P.B.V. clouds (Great Bible, not Coverdale, who has fotesteppes) seems to be intended as an explanation of paths. Cp. Nahum 1:3.
They drop upon the pastures of the wilderness: and the little hills rejoice on every side.12. the pastures of the wilderness] Jeremiah 9:10; Jeremiah 23:10; Joel 1:19-20; Joel 2:22. ‘Wilderness’ denotes the open uncultivated country used for pasturage, in contrast to the cultivated land or ‘field.’
and the little hills &c.] R.V., And the hills are girded with joy. For the personification of nature cp. Psalm 96:11 ff; Isaiah 44:23; &c.
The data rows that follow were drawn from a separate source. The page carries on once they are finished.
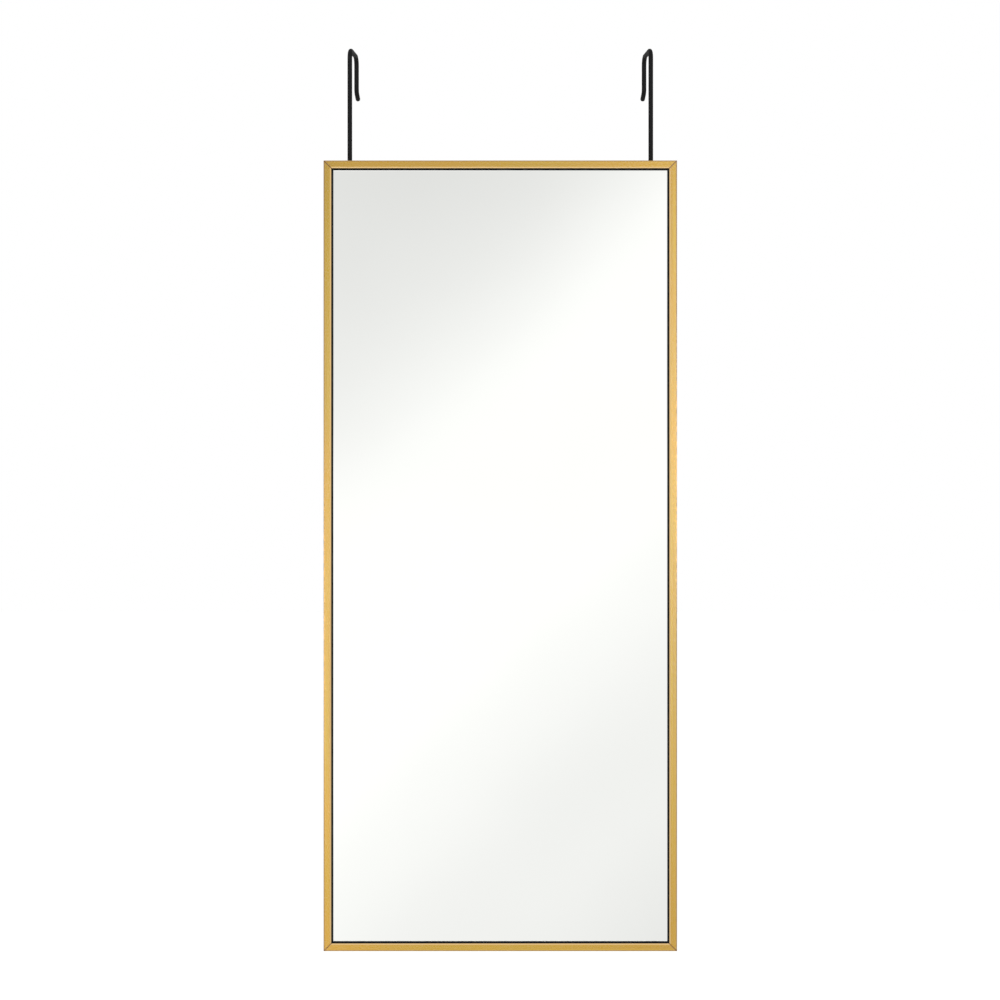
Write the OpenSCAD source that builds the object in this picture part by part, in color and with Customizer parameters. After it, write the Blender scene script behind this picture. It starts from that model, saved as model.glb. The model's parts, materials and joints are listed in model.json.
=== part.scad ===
// Over the door mirror.
// A mirror in a mitred metal frame hangs on two round rods. Each rod hooks over
// the top of a door, and turns, slides and locks in a block behind the top rail.
// The origin is midway between the hooks, under their bridges, in the plane of
// the door's face. X runs along the door, Y points through it and Z points up.

/* [Frame] */
// Width of the frame
frame_w = 406; // [320:1:600]
// Height of the frame
frame_h = 908; // [600:1:1500]
// Width of the frame's front lip
face_w = 8.8; // [8:0.1:12]
// Thickness of the frame's front lip
lip_t = 1.6; // [1.2:0.1:2.4]
// Thickness of the frame's outer side wall
wall_t = 1.6; // [1.2:0.1:2.4]
// Rounding of the frame's outer edges
arris_r = 0.8; // [0.3:0.1:1.1]
// Width of the bevel on the lip's inner edge
bevel_w = 1.4; // [0.5:0.1:2.5]
// Depth of the bevel on the lip's inner edge
bevel_d = 0.8; // [0.3:0.1:1]
// Gap between the two faces of a mitre
mitre_gap = 0.1; // [0.05:0.01:0.3]

/* [Rear channel] */
// Clear depth of the channel that holds cleats and hanger blocks
channel_d = 11.3; // [10.8:0.1:16]
// Width of the rib and of the rear flange, from the outside inwards
flange_w = 7.4; // [7:0.1:9]
// Thickness of the rib in front of the channel
rib_t = 1.2; // [1:0.1:2]
// Thickness of the rear flange
flange_t = 1.6; // [1.3:0.1:2.4]

/* [Mirror and backing] */
// How far the gasket shows past the lip
gasket_show = 1.9; // [1:0.1:3]
// Thickness of the gasket strips
gasket_t = 1.4; // [1:0.1:2.5]
// Bevel on the gasket's inner front edge
gasket_bevel = 0.5; // [0.2:0.1:0.8]
// Thickness of the mirror glass
glass_t = 3; // [2:0.5:5]
// Thickness of the safety film on the glass
film_t = 0.3; // [0.2:0.05:0.5]
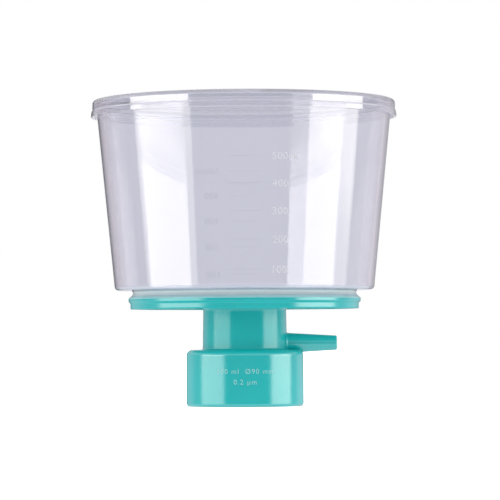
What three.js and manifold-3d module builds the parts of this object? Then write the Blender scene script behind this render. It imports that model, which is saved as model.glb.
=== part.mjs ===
// A bottle-top vacuum filtration unit. A clear tapered cup with a push-on lid stands on a moulded base, and
// a filter membrane is clamped between the two. The base screws onto a bottle's neck, and a hose on its side
// arm draws the liquid down through the membrane.
// Millimetres, +Z up. The origin is the centre of the collar's mouth, and the side arm points along +X.
import * as THREE from "three";
import { mergeVertices } from "three/addons/utils/BufferGeometryUtils.js";
import Module from "manifold-3d";

// ------------------------------------------------------------------ driving dimensions

// Facets round a turned piece, round the side arm, along each turn of the thread, and along a rounded edge.
const FACETS_ROUND = 64;
const FACETS_ARM = 24;
const FACETS_THREAD = 32;
const FACETS_EDGE = 2;

// Collar and the thread in its bore.
const collarHeight = 23;
const collarWall = 1.7;
const collarTopRadius = 2.2;
const collarMouthRadius = 1.3;
const shoulderThickness = 2.4;
const threadRootDiameter = 44.6;
const threadDepth = 1.2;
const threadPitch = 4;
const threadRootWidth = 2.4;
const threadCrestWidth = 0.9;
const threadLeadIn = 3;
const threadClearHeight = 4.5;
const threadFadeTurns = 0.12;

// Spigot that stands in the bottle's mouth, and the gasket round it.
const gasketSeatWidth = 6.5;
const spigotWall = 1.8;
const spigotDrop = 5.6;
const gasketThickness = 2.2;
const gasketClearance = 0.3;

// Neck between the collar and the flange.
const neckHeight = 17.9;
const neckSetBack = 6.75;
const neckTaper = 0.3;
const neckWall = 2.2;
const neckFillet = 0.8;
const neckTopFillet = 2.2;

// Spout that carries the filtrate down the middle of the neck.
const outletDiameter = 5;
const spoutRootWall = 2;
const spoutTipWall = 1.2;
const spoutLength = 21.5;

// Side arm for the vacuum hose.
const armRise = 2.7;
const armReach = 20.45;
const armRootDiameter = 8.3;
const armTipDiameter = 5.9;
const armBoreDiameter = 3.4;
const armTipRadius = 0.5;
const armFillet = 0.9;

// Flange, and the seat on it that carries the membrane.
const plateThickness = 3;
const rimEdgeHeight = 1.1;
const rimUndercut = 0.8;
const skirtDrop = 1.2;
const skirtWall = 1.6;
const skirtEdgeRadius = 0.4;
const seatHeight = 1.1;
const seatMargin = 0.7;
const dishDepthAtRim = 1.8;
const dishDepthAtOutlet = 2.8;
const ribCount = 24;
const ribWidth = 1;
const ribClearOfOutlet = 5;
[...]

The pastures are clothed with flocks; the valleys also are covered over with corn; they shout for joy, they also sing.13. The meadows are clothed with sheep;
And the vales are decked with wheat;
They shout for joy, yea sing.
With the last line cp. Isaiah 55:12. The vales (Heb. ‘çmek) denote “the long broad sweeps sometimes found between parallel ranges of hills” (Sinai and Pal., p. 481) which were the natural cornfields of Palestine (1 Samuel 6:13). The graphic touch of the Heb., which represents the pastures and vales as shouting one to another, can hardly be preserved in translation.